Healthcare

Supreme Court rules ‘pay-for-delay’ drug deals can be illegal

A divided U.S. Supreme Court ruled Monday that some “pay-for-delay” settlements between drug companies and their competitors violate antitrust laws. 

The 5-3 decision, a limited victory for the Obama administration, paves the way for federal regulators to challenge such deals in court.

Pay-for-delay settlements typically occur when a company develops and patents a new drug to be released into the marketplace. Competitors that wish to introduce a generic version often challenge the patent.

Rather than fight the challenge, patent-holding drugmakers have found it more lucrative to simply pay the competitor to keep generics off the market. The two firms then share monopoly profits that are, in some cases, much higher than open competition would yield, critics charge.

Drugmakers argued that the courts have consistently ruled that such settlements are outside the scope of antitrust laws designed to promote competition and block collusion.

“In our view, however, reverse payment settlements such as the agreement alleged in the complaint before us can sometimes violate the antitrust laws,” Justice Stephen Breyer wrote in the majority’s opinion.

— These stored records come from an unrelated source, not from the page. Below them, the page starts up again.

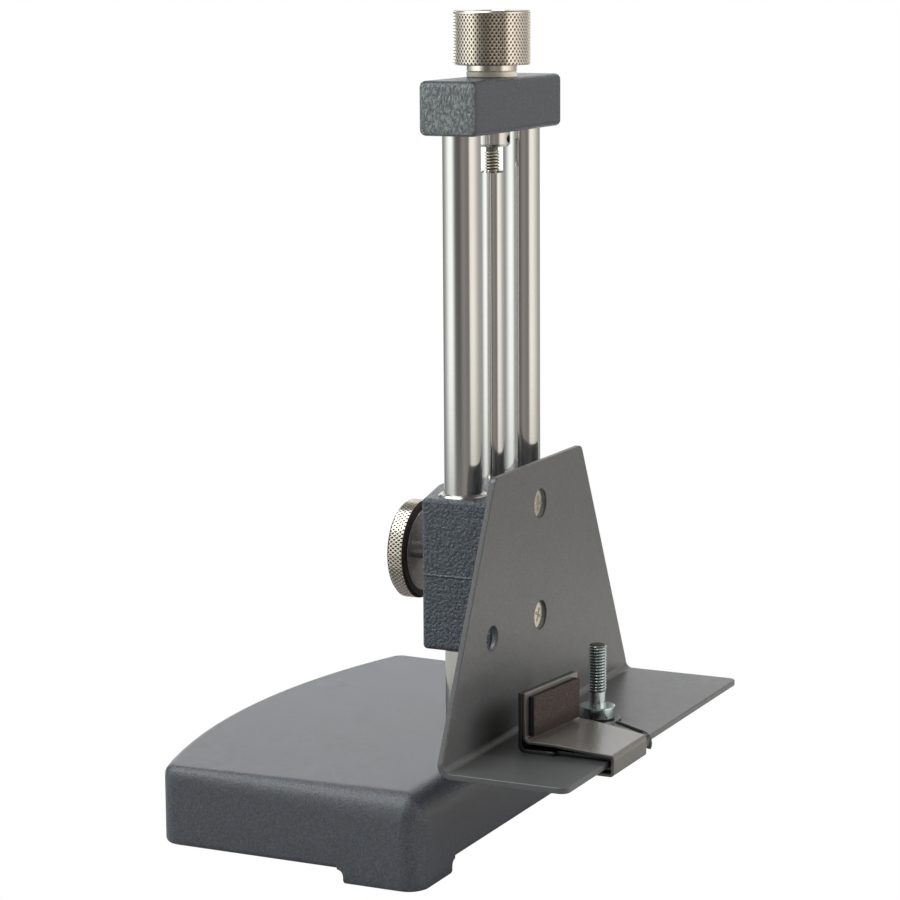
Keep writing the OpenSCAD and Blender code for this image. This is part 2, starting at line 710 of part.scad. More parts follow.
module clip_leaf() {
    bend_z = leaf_top + leaf_bend_r;
    shift = (leaf_t + leaf_bend_r) / cos(tab_turn);
    plan = [leaf_start - [0, shift], leaf_end - [0, shift], [front_right_x, leaf_face - cut],
        [-clip_left, leaf_face - cut]];
    color(leaf_paint) from_columns() union() {
        intersection() {
            rotate([90, 0, 90]) translate([0, 0, -clip_left]) linear_extrude(tab_w) leaf_section();
            linear_extrude(plate_top) polygon(plan);
        }
        along_tab(leaf_start) {
            translate([0, -leaf_t, bend_z - slice])
                cube([tab_w, leaf_t, shelf_top + tab_h - bend_z + slice]);
            translate([0, -leaf_t - leaf_bend_r, bend_z]) rotate([90, 0, 90]) linear_extrude(tab_w)
                intersection() {
                    difference() {
                        circle(leaf_bend_r + leaf_t);
                        circle(leaf_bend_r);
                    }
                    translate([-slice, -leaf_bend_r - leaf_t])
                        square(leaf_bend_r + leaf_t + slice);
                }
        }
    }
}

module clip_pad() {
    pad_z = leaf_top + leaf_bend_r;
    pad_top = shelf_top + tab_h - pad_margin;
    inset = (tab_w - pad_w) / 2;
    color(pad_brown) from_columns() along_tab(leaf_start)
        translate([inset, -leaf_t - seat_gap - pad_t, pad_z])
            cube([pad_w, pad_t, pad_top - pad_z]);
}

module clip_stud() {
    foot_z = shelf_top + running_gap;
    collar_low = shelf_top + carrier_t + seat_gap;
    shank_z = collar_low + stud_collar_h;
    thread_z = shank_z + stud_shank_l;
    top = thread_z + stud_thread_l;
    edge = 0.5;
    tip = 0.8;
    relief = 0.2;
    color(zinc) from_columns() translate([stud_x, stud_axis_y, 0]) rotate_extrude() polygon([
        [0, foot_z], [stud_d / 2, foot_z], [stud_d / 2, collar_low],
        [stud_collar_d / 2 - edge, collar_low], [stud_collar_d / 2, collar_low + edge],
        [stud_collar_d / 2, shank_z - edge], [stud_collar_d / 2 - edge, shank_z],
        [stud_d / 2 - relief, shank_z], [stud_d / 2 - relief, thread_z], [stud_d / 2, thread_z],
        [stud_d / 2, top - tip], [stud_d / 2 - tip, top], [0, top]]);
}

base_casting();
column(-1);  // column_left
column(1);  // column_right
column_screws();
top_bar();
bar_grub_screws();
bar_bush();
thrust_washer();
adjusting_knob();
spindle();
set_collar();
collar_grub_screw();
centre_rod();
carriage_block();
column_bush(-1, block_top + bush_proud - column_bush_l);  // bush_upper_left
column_bush(1, block_top + bush_proud - column_bush_l);  // bush_upper_right
column_bush(-1, block_z - bush_proud);  // bush_lower_left
column_bush(1, block_z - bush_proud);  // bush_lower_right
face_plate();
plate_screws();
pressure_pad();
clamp_screw();
clamp_knob();
clip_carrier();
clip_leaf();
clip_pad();
clip_stud();
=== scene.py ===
# Surface gauge: a painted casting with two ground columns and a bar, a carriage with a bent face
# plate on it, and a knurled knob that feeds it. Sizes are millimetres. Places along Y are measured
# from the columns' plane, and each mesh is moved to the CAD model's frame when it is made.
from math import atan2, cos, degrees, pi, radians, sin, sqrt, tan, tau

import bmesh
import bpy
from mathutils import Euler, Matrix, Vector
from mathutils.geometry import delaunay_2d_cdt


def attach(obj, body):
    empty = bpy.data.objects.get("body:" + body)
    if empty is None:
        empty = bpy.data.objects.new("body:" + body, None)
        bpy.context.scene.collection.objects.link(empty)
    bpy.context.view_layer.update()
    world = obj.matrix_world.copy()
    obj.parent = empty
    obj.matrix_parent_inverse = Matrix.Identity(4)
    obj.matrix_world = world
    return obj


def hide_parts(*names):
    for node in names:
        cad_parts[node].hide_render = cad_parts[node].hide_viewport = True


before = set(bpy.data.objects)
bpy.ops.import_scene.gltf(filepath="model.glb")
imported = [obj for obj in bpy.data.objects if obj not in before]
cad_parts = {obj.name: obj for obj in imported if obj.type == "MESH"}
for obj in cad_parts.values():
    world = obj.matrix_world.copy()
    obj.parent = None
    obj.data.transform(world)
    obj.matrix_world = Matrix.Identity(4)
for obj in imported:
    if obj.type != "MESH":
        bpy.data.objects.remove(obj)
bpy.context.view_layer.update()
scene = bpy.context.scene
# Where the columns' plane stands along Y in the CAD model's frame
column_y = -15.97


def metres(point):
    """A point measured in millimetres from the columns' plane, in the CAD model's metres."""
    return point[0] / 1000, (point[1] + column_y) / 1000, point[2] / 1000


# Camera: stands 26 degrees round from the gauge's left end and looks 10 degrees down through a
# long lens, as the straight edges of the base, bar and plate in the photograph ask for.
camera_bearing = 25.663
camera_dip = 9.668
camera_roll = -0.364
camera_place = (-873.113, -403.503, 291.228)
camera_data = bpy.data.cameras.new("camera")
camera_data.lens = 116.86
camera_data.sensor_width = 36
camera_data.clip_start = 0.05
camera = bpy.data.objects.new("camera", camera_data)
camera_turn = Euler((pi / 2 - radians(camera_dip), 0,
                     radians(camera_bearing) - pi / 2)).to_matrix()
camera_turn = camera_turn @ Matrix.Rotation(radians(camera_roll), 3, "Z")
camera.matrix_world = Matrix.LocRotScale(
    Vector(metres(camera_place)), camera_turn.to_quaternion(), None)
scene.collection.objects.link(camera)
scene.camera = camera
scene.view_settings.view_transform = "Standard"


# Room: a white sweep behind the gauge, tall soft boxes to its left and right, one overhead, and
# the dark room behind the camera, which polished steel shows as its dark middle.
class Wire:
    """A socket of a node tree, with the sums that the node trees below use."""

    def __init__(self, graph, socket):
        self.graph = graph
        self.socket = socket

    def math(self, operation, *others):
        return self.graph.math(operation, self, *others)

    def __add__(self, other):
        return self.math("ADD", other)

    def __sub__(self, other):
        return self.math("SUBTRACT", other)

    def __rsub__(self, other):
        return self.graph.math("SUBTRACT", other, self)

    def __mul__(self, other):
        return self.math("MULTIPLY", other)

    def __truediv__(self, other):
        return self.math("DIVIDE", other)

    def least(self, other):
        return self.math("MINIMUM", other)

    def most(self, other):
        return self.math("MAXIMUM", other)

    __radd__ = __add__
    __rmul__ = __mul__


class Graph:
    """A node tree that is filled one node at a time."""

    def __init__(self, tree):
        self.tree = tree

    def add(self, kind, values=None, settings=None, outlet=0):
        """A new node with its settings and inputs, as the socket that it gives."""
        node = self.tree.nodes.new(kind)
        for name, value in (settings or {}).items():
            if name == "stops":
                stops = node.color_ramp.elements
                while len(stops) < len(value):
                    stops.new(1)
                for stop, (place, tone) in zip(stops, value):
                    stop.position = place
                    stop.color = (*tone, 1)
            else:
                setattr(node, name, value)
        for name, value in (values or {}).items():
            self.feed(node.inputs[name], value)
        return Wire(self, node.outputs[outlet]) if node.outputs else node

    def feed(self, inlet, value):
        if isinstance(value, Wire):
            self.tree.links.new(value.socket, inlet)
        elif inlet.type == "RGBA":
            inlet.default_value = (*value, 1)
        else:
            inlet.default_value = value

    def math(self, operation, *values):
        return self.add("ShaderNodeMath", dict(enumerate(values)), {"operation": operation})

    def mix(self, share, first, second):
        return self.add("ShaderNodeMix", {0: share, 6: first, 7: second},
                        {"data_type": "RGBA"}, outlet=2)

    def ramp(self, share, stops):
        return self.add("ShaderNodeValToRGB", {"Fac": share}, {"stops": stops})

    def step(self, value, low, high):
        """0 up to low, 1 from high, and a soft step between them."""
        return self.add("ShaderNodeMapRange",
                        {"Value": value, "From Min": low, "From Max": high},
                        {"interpolation_type": "SMOOTHSTEP"})

    def part(self, vector, letter):
        return self.add("ShaderNodeSeparateXYZ", {0: vector}, outlet=letter)


world = bpy.data.worlds.new("room")
world.use_nodes = True
world.node_tree.nodes.clear()
scene.world = world
room = Graph(world.node_tree)
ray = room.add("ShaderNodeTexCoord", outlet="Generated")
ray_x = room.part(ray, "X")
ray_y = room.part(ray, "Y")
ray_z = room.part(ray, "Z")
# Degrees round from the camera's side of the room: to the photograph's left is negative
camera_side = radians(camera_bearing + 180)
ahead = ray_x * cos(camera_side) + ray_y * sin(camera_side)
aside = ray_y * cos(camera_side) - ray_x * sin(camera_side)
bearing = aside.math("ARCTAN2", ahead) * (360 / tau)


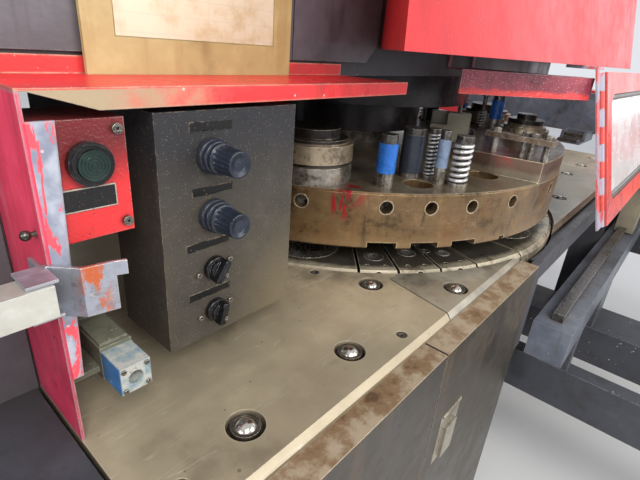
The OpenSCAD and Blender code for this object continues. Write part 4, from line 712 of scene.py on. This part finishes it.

He was joined by Justices Anthony Kennedy, Ruth Bader Ginsberg, Sonia Sotomayor and Elena Kagan.

Chief Justice John Roberts wrote the dissenting opinion and was joined by Justices Clarence Thomas and Antonin Scalia.

Justice Samuel Alito took no part in the decision. 

In arguments before the court in March, Deputy Solicitor General Malcolm Stewart argued that pay-for-delay rules should be treated as “presumptively unlawful,” though the High Court expressly stopped short of making that finding, instead finding that the agreements should be challenged in court on a case-by-case basis.

Pharmaceutical firms argued against any finding that the practice is illegal. They noted the time and expense involved in bringing a drug to market, arguing that only one in every 5,000 drugs tested ever gets approved by the Food and Drug administration.

Without sufficient profits from successful drugs to cover the costs of the unsuccessful ones, pharmaceutical companies would have little incentive to innovate new and important medications, drugmakers contended. 

Regulators and other critics countered that consumers are hurt by the settlements.

A study released by the Federal Trade Commission (FTC) concluded pay-for-delay settlements cost the American public roughly $3.5 billion annually. Without a generic competitor, brand-name drug manufacturers can charge as much as 90 percent more for medications.